Problem details: Find the lines holding the word "bodies" and collect them.

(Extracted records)

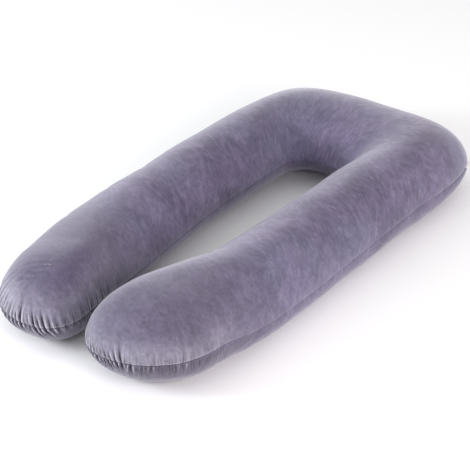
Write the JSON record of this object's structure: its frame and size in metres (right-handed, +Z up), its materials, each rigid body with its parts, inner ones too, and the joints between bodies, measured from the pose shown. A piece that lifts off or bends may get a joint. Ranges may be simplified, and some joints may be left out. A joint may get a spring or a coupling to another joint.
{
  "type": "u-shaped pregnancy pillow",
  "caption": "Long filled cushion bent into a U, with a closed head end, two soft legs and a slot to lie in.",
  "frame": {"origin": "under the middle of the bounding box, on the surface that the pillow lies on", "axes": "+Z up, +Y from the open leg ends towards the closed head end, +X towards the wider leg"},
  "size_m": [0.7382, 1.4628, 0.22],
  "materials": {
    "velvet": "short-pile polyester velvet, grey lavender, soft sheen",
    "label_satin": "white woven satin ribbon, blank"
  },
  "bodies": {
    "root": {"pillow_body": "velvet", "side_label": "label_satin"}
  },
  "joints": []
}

* * *

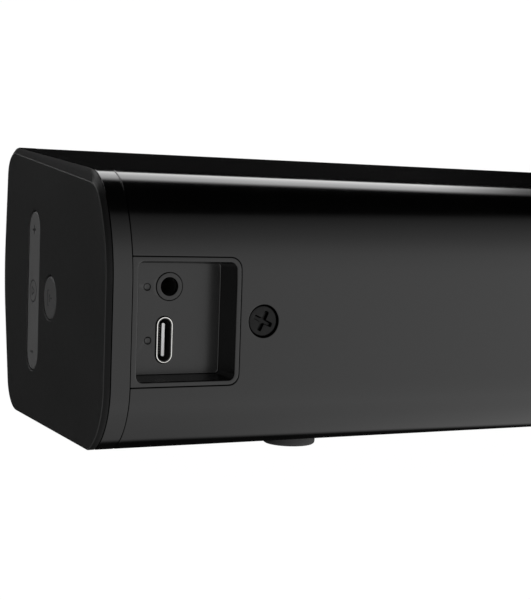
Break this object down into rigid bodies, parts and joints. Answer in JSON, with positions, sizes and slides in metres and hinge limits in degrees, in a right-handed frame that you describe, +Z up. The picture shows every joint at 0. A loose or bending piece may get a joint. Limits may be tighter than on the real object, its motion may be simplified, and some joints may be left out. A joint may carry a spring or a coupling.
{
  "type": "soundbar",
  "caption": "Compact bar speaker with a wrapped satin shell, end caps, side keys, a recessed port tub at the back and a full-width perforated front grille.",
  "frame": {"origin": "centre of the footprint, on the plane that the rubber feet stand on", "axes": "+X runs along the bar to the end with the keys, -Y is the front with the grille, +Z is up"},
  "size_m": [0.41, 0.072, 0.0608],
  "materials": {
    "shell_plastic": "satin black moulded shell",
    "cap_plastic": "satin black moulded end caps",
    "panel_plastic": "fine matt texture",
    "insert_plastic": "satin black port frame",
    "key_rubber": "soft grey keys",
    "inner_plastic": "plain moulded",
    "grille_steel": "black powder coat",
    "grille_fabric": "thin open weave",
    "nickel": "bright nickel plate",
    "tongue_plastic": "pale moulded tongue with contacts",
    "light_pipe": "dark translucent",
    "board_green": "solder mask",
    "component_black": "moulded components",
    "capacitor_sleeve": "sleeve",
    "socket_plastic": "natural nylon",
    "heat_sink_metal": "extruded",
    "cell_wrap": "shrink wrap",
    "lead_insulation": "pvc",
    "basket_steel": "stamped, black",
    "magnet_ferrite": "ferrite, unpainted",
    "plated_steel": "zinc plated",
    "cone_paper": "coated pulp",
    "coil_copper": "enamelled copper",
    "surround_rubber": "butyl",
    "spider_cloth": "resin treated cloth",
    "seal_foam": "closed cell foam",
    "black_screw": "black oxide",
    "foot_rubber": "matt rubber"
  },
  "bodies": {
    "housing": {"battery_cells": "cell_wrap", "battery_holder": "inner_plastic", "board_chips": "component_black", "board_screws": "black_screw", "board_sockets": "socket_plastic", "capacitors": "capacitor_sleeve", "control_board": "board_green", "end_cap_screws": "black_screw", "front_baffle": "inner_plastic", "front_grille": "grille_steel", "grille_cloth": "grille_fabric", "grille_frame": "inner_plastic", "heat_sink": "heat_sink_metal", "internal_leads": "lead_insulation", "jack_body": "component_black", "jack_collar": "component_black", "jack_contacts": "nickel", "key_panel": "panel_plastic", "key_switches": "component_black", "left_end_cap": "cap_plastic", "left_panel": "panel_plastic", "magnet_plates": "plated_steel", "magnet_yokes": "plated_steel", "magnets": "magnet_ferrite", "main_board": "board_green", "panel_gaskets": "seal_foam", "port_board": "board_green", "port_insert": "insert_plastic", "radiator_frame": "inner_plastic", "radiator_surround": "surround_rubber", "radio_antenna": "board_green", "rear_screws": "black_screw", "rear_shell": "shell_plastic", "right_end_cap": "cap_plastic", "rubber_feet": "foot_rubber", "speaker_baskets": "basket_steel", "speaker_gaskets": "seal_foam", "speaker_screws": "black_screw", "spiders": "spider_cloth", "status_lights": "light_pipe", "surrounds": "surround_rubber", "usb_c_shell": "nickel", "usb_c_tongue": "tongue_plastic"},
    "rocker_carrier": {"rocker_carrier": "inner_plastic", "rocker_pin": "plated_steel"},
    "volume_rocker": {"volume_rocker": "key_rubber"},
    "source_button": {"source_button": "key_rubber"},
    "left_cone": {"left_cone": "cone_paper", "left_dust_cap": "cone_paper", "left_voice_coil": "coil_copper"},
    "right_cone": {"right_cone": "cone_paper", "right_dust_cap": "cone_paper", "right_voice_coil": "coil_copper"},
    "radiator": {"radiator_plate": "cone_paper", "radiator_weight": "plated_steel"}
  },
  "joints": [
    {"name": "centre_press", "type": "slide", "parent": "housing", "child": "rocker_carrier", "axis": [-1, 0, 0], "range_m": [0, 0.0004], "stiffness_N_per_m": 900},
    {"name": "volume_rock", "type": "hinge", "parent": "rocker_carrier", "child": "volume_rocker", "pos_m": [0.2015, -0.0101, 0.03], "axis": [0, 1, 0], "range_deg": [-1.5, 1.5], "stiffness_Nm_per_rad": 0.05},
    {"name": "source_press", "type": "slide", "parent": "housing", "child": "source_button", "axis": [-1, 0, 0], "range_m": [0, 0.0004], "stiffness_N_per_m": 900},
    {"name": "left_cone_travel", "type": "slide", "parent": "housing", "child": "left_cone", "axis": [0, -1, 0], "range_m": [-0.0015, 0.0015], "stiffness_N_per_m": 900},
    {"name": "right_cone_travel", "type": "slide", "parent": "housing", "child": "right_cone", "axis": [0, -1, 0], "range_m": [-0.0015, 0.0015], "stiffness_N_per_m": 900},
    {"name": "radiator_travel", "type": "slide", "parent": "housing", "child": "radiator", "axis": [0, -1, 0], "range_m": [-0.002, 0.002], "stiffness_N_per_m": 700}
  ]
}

Response to this task:
Write the JSON record of this object's structure: its frame and size in metres (right-handed, +Z up), its materials, each rigid body with its parts, inner ones too, and the joints between bodies, measured from the pose shown. A piece that lifts off or bends may get a joint. Ranges may be simplified, and some joints may be left out. A joint may get a spring or a coupling to another joint.
  "bodies": {
Break this object down into rigid bodies, parts and joints. Answer in JSON, with positions, sizes and slides in metres and hinge limits in degrees, in a right-handed frame that you describe, +Z up. The picture shows every joint at 0. A loose or bending piece may get a joint. Limits may be tighter than on the real object, its motion may be simplified, and some joints may be left out. A joint may carry a spring or a coupling.
  "bodies": {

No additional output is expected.